The author of right-to-try legislation is pressuring Scott Gottlieb, M.D., to implement the law in a way that weakens the FDA.
Writing to Gottlieb following the signing of the legislation by President Trump, Sen. Ron Johnson, R-Wisc., gave a blunt assessment of what he wants the law he authored to achieve.
“This law intends to diminish the FDA’s power over people’s lives, not increase it,” Johnson wrote in a letter (PDF) to Gottlieb.
Johnson applied the pressure after reading comments from Gottlieb suggesting the FDA may need to create guidelines and regulations to protect patients.
Talking to STAT last month, Gottlieb noted ways in which the patient protections baked into the law fall short of what the FDA would like to see.
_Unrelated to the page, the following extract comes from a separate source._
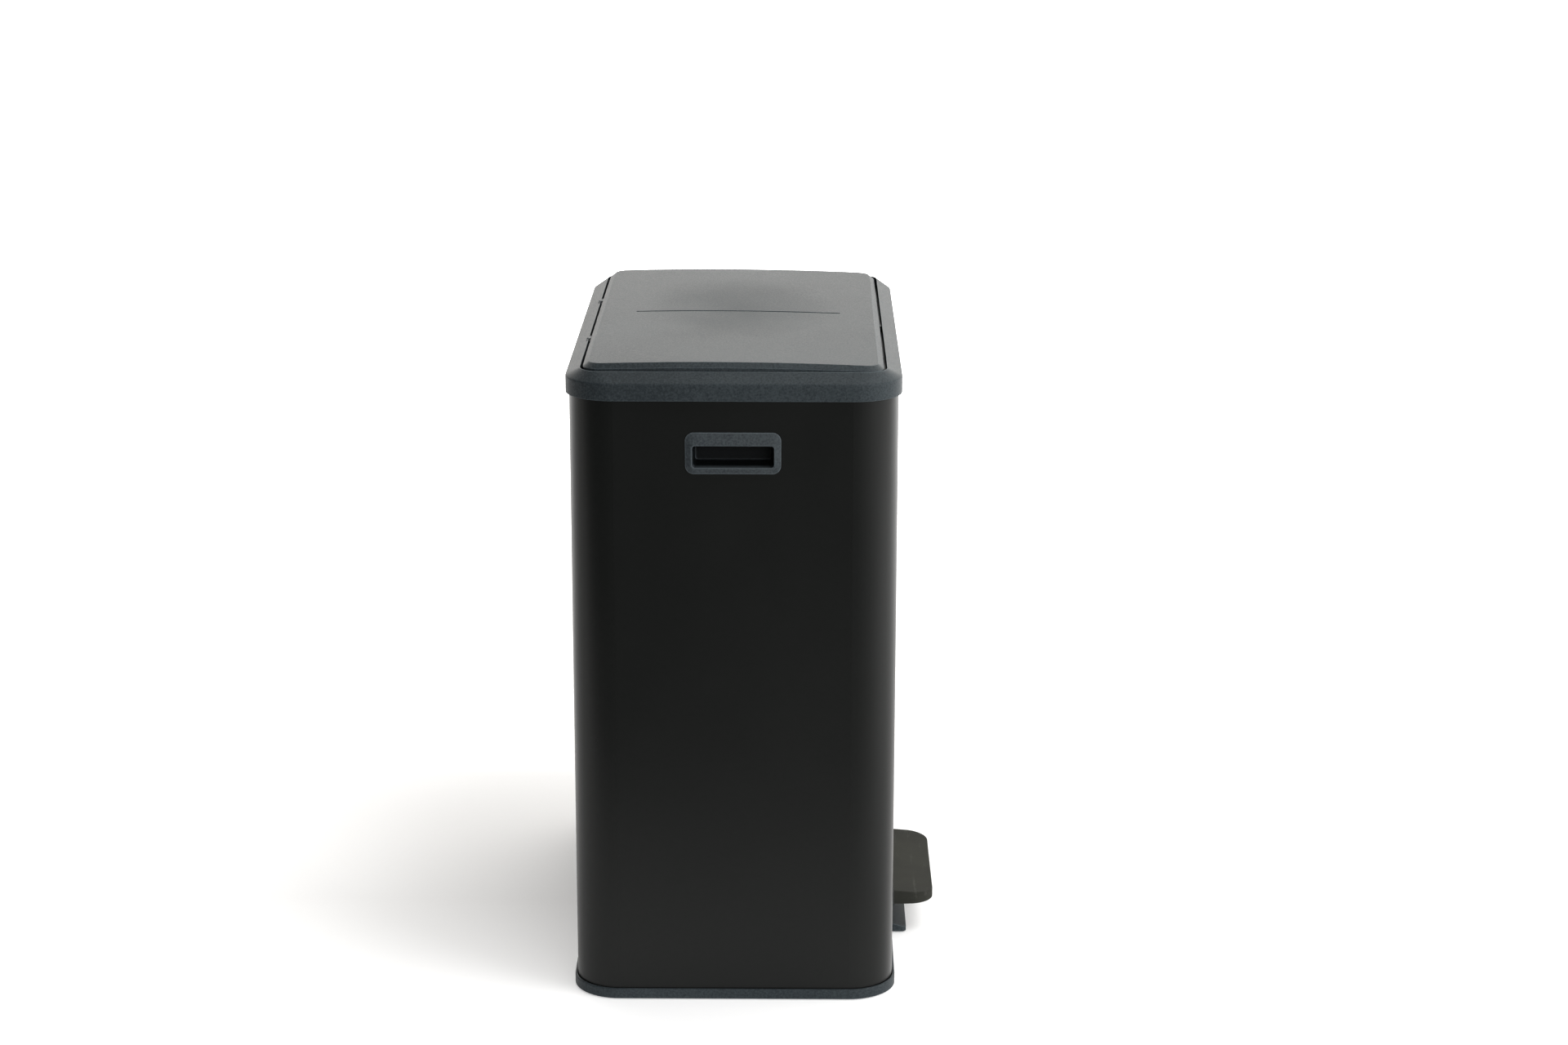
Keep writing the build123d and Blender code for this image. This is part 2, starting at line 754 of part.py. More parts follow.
def make_pedal_lever():
    """Folded steel channel, open below, bent at the axle."""
    rear_y = rod_y + 7
    top_line = [(-206, 43.4), (-172, 46.2), (-150, 48.3), (pivot_y, 49.5), (rear_y, rod_bottom_z + 6)]
    bottom_line = [(rear_y, rod_bottom_z - 6), (pivot_y, 36.5), (-150, 37.0), (-206, 36.6)]
    inner_top = [(y, z - lever_sheet) for y, z in top_line]
    with BuildPart() as lever:
        with BuildSketch(side(-lever_half_width)):
            with BuildLine():
                Polyline(*top_line, *bottom_line, close=True)
            make_face()
        extrude(amount=2 * lever_half_width)
        with BuildSketch(side(-lever_half_width + lever_sheet)):
            with BuildLine():
                Polyline((-230, inner_top[0][1]), *inner_top, (160, 30), (160, 0), (-230, 0), close=True)
            make_face()
        extrude(amount=2 * (lever_half_width - lever_sheet), mode=Mode.SUBTRACT)
        # holes for the axle and for the push rod's lower hook
        with BuildSketch(side(-lever_half_width)):
            with Locations((pivot_y, pivot_z)):
                Circle(axle_radius + press)
            with Locations((rod_y - 0.4, rod_bottom_z)):
                SlotCenterToCenter(1.4, 2 * (rod_radius + 0.45))
        extrude(amount=2 * lever_half_width, mode=Mode.SUBTRACT)
    save(lever.part, "pedal_lever")


def make_pedal_axle():
    half = lug_inner_x + lug_thickness + 3.5
    with BuildPart() as axle:
        with BuildSketch(side(-half)):
            with Locations((pivot_y, pivot_z)):
                Circle(axle_radius)
        extrude(amount=2 * half)
        chamfer(axle.edges(), 0.5)
    save(axle.part, "pedal_axle")


def make_axle_clips():
    start = lug_inner_x + lug_thickness + part_gap
    with BuildPart() as clips:
        for x_sign in (-1, 1):
            with BuildSketch(side(x_sign * start)):
                with Locations((pivot_y, pivot_z)):
                    Circle(6)
                    Circle(axle_radius + press, mode=Mode.SUBTRACT)
                with Locations((pivot_y, pivot_z - 6)):
                    Rectangle(3.2, 8, mode=Mode.SUBTRACT)
            extrude(amount=x_sign * 1.0)
    save(clips.part, "axle_clips")


# ================================================================ push rod
def make_push_rod():
    """Round wire with both ends bent towards the middle: one hooks the lever, one the crank."""
    y = body_y + rod_y
    with BuildPart() as rod:
        with BuildLine():
            path = FilletPolyline(
                (rod_tip_x, y, rod_bottom_z),
                (rod_x, y, rod_bottom_z),
                (rod_x, y, rod_top_z),
                (-6, y, rod_top_z),
                radius=rod_bend,
            )
        with BuildSketch(Plane(origin=path @ 0, z_dir=path % 0)):
            Circle(rod_radius)
        sweep()
    save(rod.part, "push_rod")


def make_rod_nuts():
    """Push-on caps that keep the hooks in the lever and the crank."""
    with BuildPart() as nuts:
        with BuildSketch(side(rod_tip_x + 2.2)):
            with Locations((rod_y, rod_bottom_z)):
                Circle(nut_radius)
                Circle(rod_radius + press, mode=Mode.SUBTRACT)
        extrude(amount=-nut_thickness)
        with BuildSketch(side(-crank_half_width - 0.6)):
            with Locations((rod_y, rod_top_z)):
                Circle(nut_radius)
                Circle(rod_radius + press, mode=Mode.SUBTRACT)
        extrude(amount=-nut_thickness)
    save(nuts.part, "rod_nuts")


def make_rod_guides():
    """Snap-in blocks on the back wall that keep the rod upright."""
    with BuildPart() as guides:
        for z in guide_bottoms:
            with BuildSketch(level(z)):
                span(rod_x - 7, rod_x + 7, rod_y - 5.5, wall_y - 2, 3)
                with Locations((rod_x, wall_y - 1)):
                    Rectangle(46, 2)
                with Locations((rod_x, rod_y)):
                    Circle(rod_radius + running, mode=Mode.SUBTRACT)
                with Locations((rod_x, rod_y - 4)):
                    Rectangle(4.4, 8, mode=Mode.SUBTRACT)
            extrude(amount=guide_height)
            for x_sign in (-1, 1):
                with BuildSketch(facing(wall_y)):
                    with Locations((rod_x + x_sign * guide_rivet_x, z + guide_height / 2)):
                        Circle(rivet_radius + press)
                extrude(amount=6, mode=Mode.SUBTRACT)
    save(guides.part, "rod_guides")


def rivet_places():
    """Across and up the back wall: two at each rod guide, two at the damper's bracket."""
    sides = (-guide_rivet_x, guide_rivet_x)
    places = [(rod_x + dx, z + guide_height / 2) for z in guide_bottoms for dx in sides]
    places += [(damper_x + dx, bracket_z) for dx in (-bracket_rivet_x, bracket_rivet_x)]
    return places


def make_wall_rivets():
    with BuildPart() as rivets:
        for x, z in rivet_places():
            with BuildSketch(facing(wall_y - 2)):
                with Locations((x, z)):
                    Circle(rivet_head_radius - 0.8)
            extrude(amount=1.0)
            with BuildSketch(facing(wall_y - 2)):
                with Locations((x, z)):
                    Circle(rivet_radius)
            extrude(amount=-2 - sheet)
            with BuildSketch(facing(half_depth)):
                with Locations((x, z)):
                    Circle(rivet_head_radius)
            extrude(amount=-1.2)
        fillet(rivets.edges().group_by(Axis.Y)[-1], 0.7)
    save(rivets.part, "wall_rivets")


# ================================================================ damper
def make_damper_cylinder():
    with BuildPart() as cylinder:
        with BuildSketch(level(damper_bottom_z)):
            with Locations((damper_x, damper_y)):
                Circle(damper_radius)
        extrude(amount=damper_top_z - damper_bottom_z)
        with BuildSketch(level(damper_bottom_z + 3)):
            with Locations((damper_x, damper_y)):
                Circle(damper_bore)
        extrude(amount=damper_top_z, mode=Mode.SUBTRACT)
        fillet(cylinder.edges().group_by(Axis.Z)[0], 1.2)
    save(cylinder.part, "damper_cylinder")


def make_damper_cap():
    with BuildPart() as cap:
        with BuildSketch(level(damper_top_z)):
            with Locations((damper_x, damper_y)):
                Circle(damper_radius + 1)
        extrude(amount=4)
        fillet(cap.edges().group_by(Axis.Z)[-1], 1.0)
        with BuildSketch(level(damper_top_z - 4)):
            with Locations((damper_x, damper_y)):
                Circle(damper_bore - press)
        extrude(amount=4)
        with BuildSketch(level(damper_top_z - 5)):
            with Locations((damper_x, damper_y)):
                Circle(damper_rod_radius + running)
        extrude(amount=12, mode=Mode.SUBTRACT)
    save(cap.part, "damper_cap")


def make_damper_piston():
    with BuildPart() as piston:
        with BuildSketch(level(damper_bottom_z + 6)):
            with Locations((damper_x, damper_y)):
                Circle(damper_bore - running)
        extrude(amount=8)
        chamfer(piston.edges(), 0.5)
        with BuildSketch(level(damper_bottom_z + 10)):
            with Locations((damper_x, damper_y)):
                Circle(damper_rod_radius)
        extrude(amount=yoke_z + yoke_thickness + 3 - damper_bottom_z - 10)
    save(piston.part, "damper_piston")


def make_damper_bracket():
    """Two bands around the cylinder on one plate against the back wall."""
    plate_y = wall_y - 2
    with BuildPart() as bracket:
        with BuildSketch(facing(wall_y)):
            with Locations((damper_x, bracket_z)):
                RectangleRounded(48, 56, 4)
        extrude(amount=2)
        for z in band_bottoms:
            with BuildSketch(level(z)):
                with Locations((damper_x, damper_y)):
                    Circle(damper_radius + 2)
                span(damper_x - 5, damper_x + 5, damper_y, plate_y + 0.5, 0.2)
                with Locations((damper_x, damper_y)):
                    Circle(damper_radius + press, mode=Mode.SUBTRACT)
            extrude(amount=band_height)
        for dx in (-bracket_rivet_x, bracket_rivet_x):
            with BuildSketch(facing(wall_y)):
                with Locations((damper_x + dx, bracket_z)):
                    Circle(rivet_radius + press)
            extrude(amount=6, mode=Mode.SUBTRACT)
    save(bracket.part, "damper_bracket")


def make_damper_yoke():
    """Link that carries the damper's piston with the push rod."""
    with BuildPart() as yoke:
        with BuildSketch(level(yoke_z)):
            with Locations((rod_x, rod_y)):
                Circle(7)
            with Locations((damper_x, damper_y)):
                Circle(6)
            make_hull()
            with Locations((rod_x, rod_y)):
                Circle(rod_radius + press, mode=Mode.SUBTRACT)
            with Locations((damper_x, damper_y)):
                Circle(damper_rod_radius + press, mode=Mode.SUBTRACT)
        extrude(amount=yoke_thickness)
    save(yoke.part, "damper_yoke")


# ================================================================ buckets
def bucket_solid(grow, bottom_z, top_z, radius):
    """A block with the bucket's tapered sides, right-hand bucket, grown outwards by grow."""
    rise = bucket_top_z - bucket_bottom_z
    with BuildPart() as block:
        for z in (bottom_z, top_z):
            pull = bucket_taper * (bucket_top_z - z) / rise - grow
            with BuildSketch(level(z)):
                span(
                    bucket_inner_x + pull,
                    bucket_outer_x - pull,
                    bucket_front + pull,
                    bucket_back - pull,
                    radius,
                )
        loft()
    return block.part


def make_bucket(x_sign, name):
    outer = bucket_solid(0, bucket_bottom_z, bucket_top_z, bucket_corner)
    inner = bucket_solid(-bucket_wall, bucket_bottom_z + 2.8, bucket_top_z + 5, bucket_corner - bucket_wall)
    with BuildPart() as bucket:
        add(outer)
        fillet(bucket.edges().group_by(Axis.Z)[0], 5)
        # flat rim with a turned-down edge
        with BuildSketch(level(bucket_top_z)):
            span(
                bucket_inner_x - bucket_rim,
                bucket_outer_x + bucket_rim,
                bucket_front - bucket_rim,
                bucket_back + bucket_rim,
                bucket_corner + bucket_rim,
            )
        extrude(amount=-bucket_wall)
        with BuildSketch(level(bucket_top_z)):
            span(
                bucket_inner_x - bucket_rim,
                bucket_outer_x + bucket_rim,
                bucket_front - bucket_rim,
                bucket_back + bucket_rim,
                bucket_corner + bucket_rim,
            )
            span(
                bucket_inner_x - bucket_rim + 2,
                bucket_outer_x + bucket_rim - 2,
                bucket_front - bucket_rim + 2,
                bucket_back + bucket_rim - 2,
                bucket_corner + bucket_rim - 2,
                mode=Mode.SUBTRACT,
            )
        extrude(amount=-bucket_rim_height)
        fillet(bucket.edges().group_by(Axis.Z)[-1], 1.2)
        add(inner, mode=Mode.SUBTRACT)
        # finger slots through the front and back walls, under the rim
        middle_x = (bucket_inner_x + bucket_outer_x) / 2
        with BuildSketch(facing(bucket_front - 20)):
            with Locations((middle_x, bucket_top_z - finger_slot_drop)):
                SlotOverall(*finger_slot)
        extrude(amount=-300, mode=Mode.SUBTRACT)
        if x_sign < 0:
            mirror(about=Plane.YZ, mode=Mode.REPLACE)
    save(bucket.part, name)


# ================================================================ build
make_base_tray()
make_foot_pads()
make_body_shell()
make_lever_grommet()
make_handle_cup(-1, "handle_cup_left")
make_handle_cup(1, "handle_cup_right")
make_top_collar()
make_lid_buffers()
make_lid_shell()
make_hinge_pins()
make_lid_liner()
make_lid_screws()
make_lid_crank()
make_crank_screws()
make_pedal_tread()
make_pedal_lever()
make_pedal_axle()
make_axle_clips()
make_push_rod()
make_rod_nuts()
make_rod_guides()
make_wall_rivets()
make_damper_cylinder()
make_damper_cap()
make_damper_piston()
make_damper_bracket()
make_damper_yoke()
make_bucket(-1, "bucket_left")
make_bucket(1, "bucket_right")
print(f"body_y {body_y:.4f}")
print(f"hinge y {body_y + hinge_y:.4f} z {hinge_z:.4f}")
print(f"pivot y {body_y + pivot_y:.4f} z {pivot_z:.4f}")
print(f"rod travel {rod_travel:.4f}, per radian of lid {rod_travel / radians(lid_angle):.4f}")
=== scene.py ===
"""Looks of the pedal bin: materials for every CAD node, a pale studio and the camera. Metres."""

import math

import bpy
from mathutils import Matrix, Vector


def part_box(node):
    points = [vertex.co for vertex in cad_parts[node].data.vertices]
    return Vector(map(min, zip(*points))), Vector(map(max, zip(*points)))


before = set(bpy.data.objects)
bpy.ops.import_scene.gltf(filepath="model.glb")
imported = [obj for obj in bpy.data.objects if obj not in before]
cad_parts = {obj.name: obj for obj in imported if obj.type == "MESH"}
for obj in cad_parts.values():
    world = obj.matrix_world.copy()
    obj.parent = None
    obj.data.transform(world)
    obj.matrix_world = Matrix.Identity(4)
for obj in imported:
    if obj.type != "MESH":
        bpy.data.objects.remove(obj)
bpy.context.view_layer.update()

shell_low, shell_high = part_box("body_shell")
body_centre = (shell_low + shell_high) / 2  # the body's vertical axis passes through it
body_y = body_centre.y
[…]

Gottlieb suggested the FDA could iron out the perceived shortcomings of the law with guidance and regulations, resulting in an approach that balances access to experimental drugs against patient protections while meeting the goals of legislators.
But to Johnson the perceived problems with the law are features, not failings. The senator wants the legislation to limit the FDA’s ability to try to protect patients—and will kick up a stink if Gottlieb tries to mitigate its effect on the agency.
“It is designed to work within existing FDA regulations, definitions and approval processes. It is not meant to grant the FDA more power or enable the FDA to write new guidance, rules or regulations that would limit the ability of an individual facing a life-threatening disease from accessing treatments,” Johnson wrote.
Johnson went on to explain the intent of key features of the legislation, including the breadth of diseases to which it applies and the limitations it places on the FDA’s ability to use data generated in right-to-try contexts in regulatory decisions. The senator wants to meet with Gottlieb to further explain the intent of the law and ensure the FDA’s implementation is consistent with this thinking.
The comments support suspicions that the law is intended to weaken the FDA. Johnson and other advocates of the legislation argued it will give hope and treatment options to patients with terminal illnesses. But their opponents saw the law as undermining the FDA and traditional drug development by encouraging patients to access experimental therapies outside of closely-monitored clinical trials.